Opinion
DA 23-0160
08-27-2024
For Appellant: Brian M. Lebsock, Post & Lebsock, PLLC, Missoula, Montana R. Shane Johnson, R. Shane Johnson, PLLC, Salt Lake City, Utah For Appellee: Caleb Simpson, Gersh, Simpson & Joos, PLLP, Whitefish, Montana
Submitted on Briefs: November 15, 2023
Appeal from: District Court of the Eleventh Judicial District, In and For the County of Flathead, Cause No. DR-23-033 Honorable Danni Coffman, Presiding Judge
For Appellant: Brian M. Lebsock, Post & Lebsock, PLLC, Missoula, Montana
R. Shane Johnson, R. Shane Johnson, PLLC, Salt Lake City, Utah
For Appellee: Caleb Simpson, Gersh, Simpson & Joos, PLLP, Whitefish, Montana
OPINION
DIRK SANDEFUR, JUSTICE
¶1 Pursuant to Section I, Paragraph 3(c), Montana Supreme Court Internal Operating Rules, this case is decided by memorandum opinion and shall not be cited and does not serve as precedent. Its case title, cause number, and disposition shall be included in this Court's quarterly list of noncitable cases published in the Pacific Reporter and Montana Reports.
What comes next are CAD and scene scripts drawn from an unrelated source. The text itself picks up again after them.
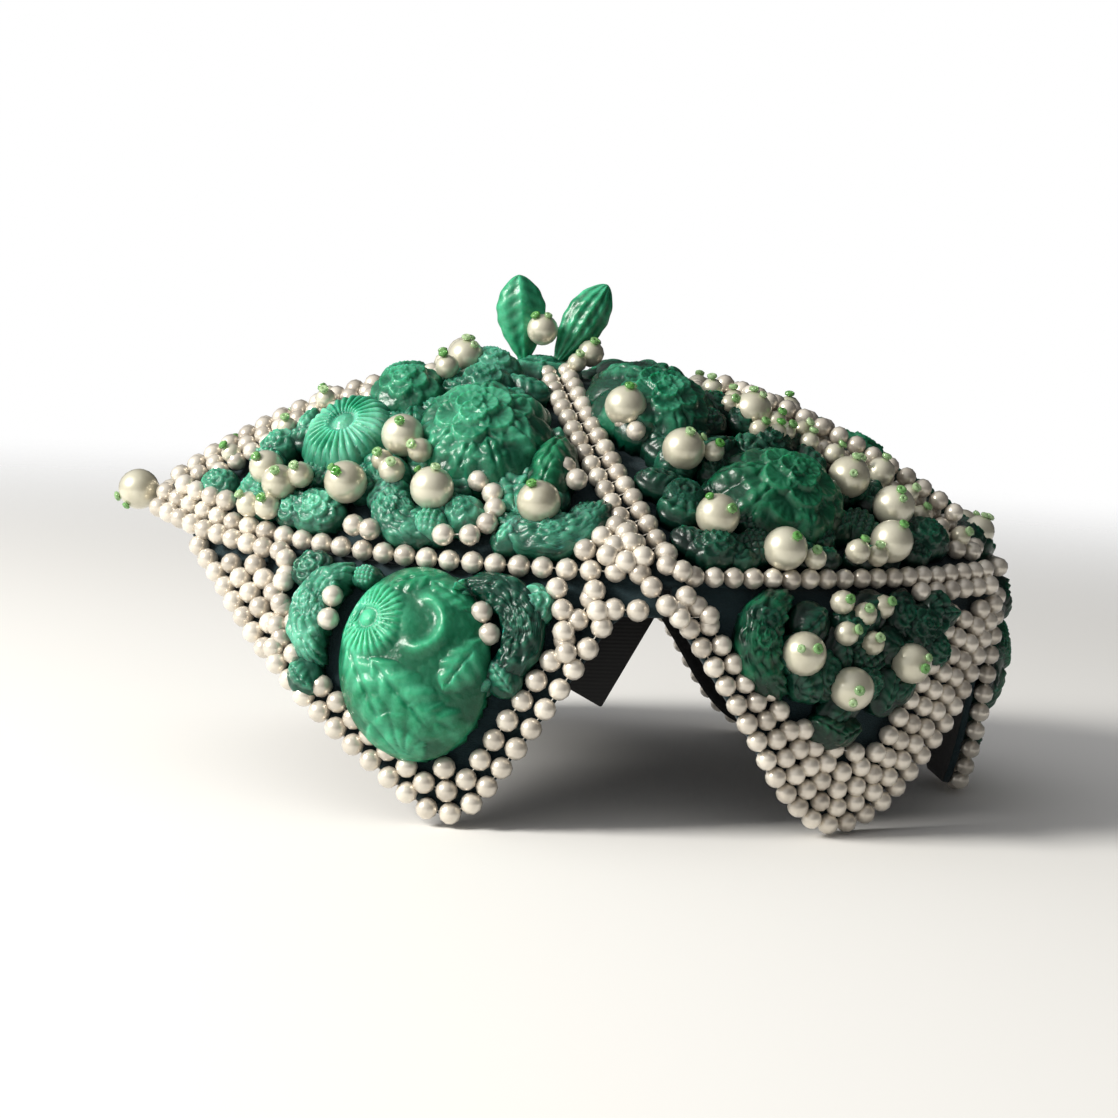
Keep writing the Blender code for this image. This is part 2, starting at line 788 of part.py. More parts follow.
def add_tab(label, hand):
    """The black ribbon tab behind a side notch."""
    bm = bmesh.new()
    bmesh.ops.create_cube(bm, size=1.0)
    bmesh.ops.scale(bm, vec=Vector(TAB), verts=bm.verts)
    tilt = Matrix.Rotation(math.radians(-TAB_TILT), 4, "X")
    turn = Matrix.Rotation(math.radians(TAB_TURN), 4, "Z")
    bmesh.ops.transform(bm, matrix=Matrix.Translation(Vector(TAB_PLACE)) @ turn @ tilt, verts=bm.verts)
    bmesh.ops.scale(bm, vec=Vector((hand, 1.0, 1.0)), verts=bm.verts)
    return add_object(label, as_mesh(bm, label), "ribbon")


def main():
    """Builds the hat."""
    for old in list(bpy.data.objects):
        bpy.data.objects.remove(old)
    add_crown()
    hands = {"left": 1, "right": -1}
    for name, panel in SIDES.items():
        for hand_name, hand in hands.items():
            if name == "back" and hand < 0:
                continue
            label = name if name == "back" else f"{name}_{hand_name}"
            add_petal(label, panel, hand)
            add_border(label, panel, hand)
            add_fold_row(label, panel, hand)
            add_field(f"crown_{label}", name, "crown", hand)
            add_field(f"petal_{label}", name, "petal", hand)
    front, side, back = SIDES["front"], SIDES["side"], SIDES["back"]
    add_ridge("front", [(front, 0.0, 1), (front, 0.0, -1)], RIDGE_START)
    for hand_name, hand in hands.items():
        add_ridge(f"side_{hand_name}", [(front, 1.0, hand), (side, 0.0, hand)], RIDGE_START)
        add_ridge(f"back_{hand_name}", [(side, 1.0, hand), (back, 0.0, hand)], BACK_RIDGE_START)
        for stone in STONES:
            add_stone(stone, f"{stone.name}_{hand_name}", hand)
        add_tab(f"ribbon_tab_{hand_name}", hand)
    for stone in BACK_STONES:
        add_stone(stone, stone.name, 1)
    add_rosette()
    add_leaf("leaf_back", 1)
    add_leaf("leaf_front", -1)
    add_front_pearl()


main()
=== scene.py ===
"""A beaded cocktail hat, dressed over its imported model.

Felt panels carry rows of small pearls along every ridge, fold and edge. Carved green glass and large pearls
fill the fields between the rows. All the sizes are in millimetres, and become metres when a piece is added.
"""

import logging
import math
import random
from dataclasses import dataclass, field
from enum import Enum
from functools import cached_property
from typing import Any

import bmesh
import bpy
import numpy as np
from mathutils import Matrix, Vector

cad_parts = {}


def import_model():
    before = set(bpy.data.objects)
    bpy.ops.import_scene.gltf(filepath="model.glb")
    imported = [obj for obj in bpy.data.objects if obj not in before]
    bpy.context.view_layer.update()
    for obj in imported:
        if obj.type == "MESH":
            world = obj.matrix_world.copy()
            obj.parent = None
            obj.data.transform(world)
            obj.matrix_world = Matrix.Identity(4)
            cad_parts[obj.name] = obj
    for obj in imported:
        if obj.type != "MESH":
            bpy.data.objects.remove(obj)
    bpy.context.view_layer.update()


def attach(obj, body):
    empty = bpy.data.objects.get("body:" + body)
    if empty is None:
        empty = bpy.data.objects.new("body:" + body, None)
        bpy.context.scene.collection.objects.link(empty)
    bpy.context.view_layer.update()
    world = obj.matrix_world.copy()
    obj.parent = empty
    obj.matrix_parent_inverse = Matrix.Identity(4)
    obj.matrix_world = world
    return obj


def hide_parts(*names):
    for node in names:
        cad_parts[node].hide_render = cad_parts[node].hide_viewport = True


MM = 0.001
BODY = "root"
Array = np.ndarray
log = logging.getLogger("hat")


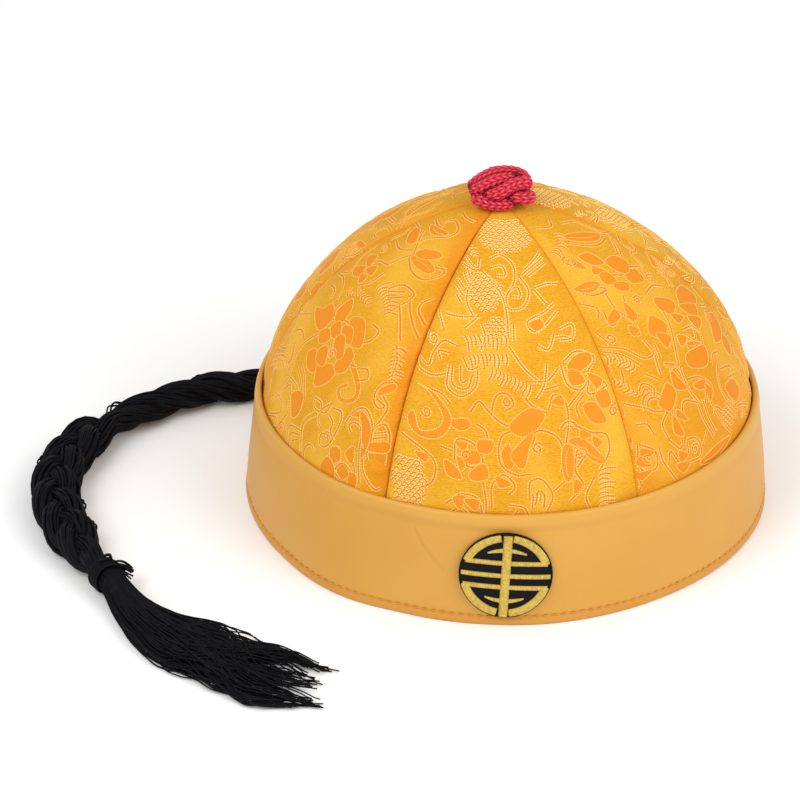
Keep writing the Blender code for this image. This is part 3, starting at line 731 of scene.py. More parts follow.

¶2 Scott Matthew Weilacher (Scott) appeals the Montana Eleventh Judicial District Court, Flathead County, February 2023 decisions denying his motion to continue hearing on the court's January 2023 temporary order of protection and continuing the protection order for five years.
¶3 On January 18, 2023, Erika Dawn Petersen-Weilacher (Erika) petitioned the District Court pursuant to § 40-15-201, MCA, for a temporary order of protection based on assertions that during a December 28, 2022, incident at the Columbia Falls residence where she and Scott lived, Scott "shoved [her] down the [outside] stairs and onto the cement" and then "violently shook" and hit her, breaking her nose. Erika further alleged that Scott "threatened to shoot" her and her adult daughter who was present at the time. Though she called 9-1-1 to report the incident, when law enforcement officers arrived, Scott was in hiding and Erika "too fearful" to disclose his whereabouts. The petition further alleged that Scott fled to Utah two days later and texted Erika that he would "deal with" her upon his return. Finally, the petition alleged prior incidents of violence-once on December 27, 2022, when Scott put Erika "in a chokehold until [she] tapped out" over a domestic "disagreement," and another earlier that year when Scott "attacked" her, "pulled [her] hair violently," and "strangled" her after coming home drunk.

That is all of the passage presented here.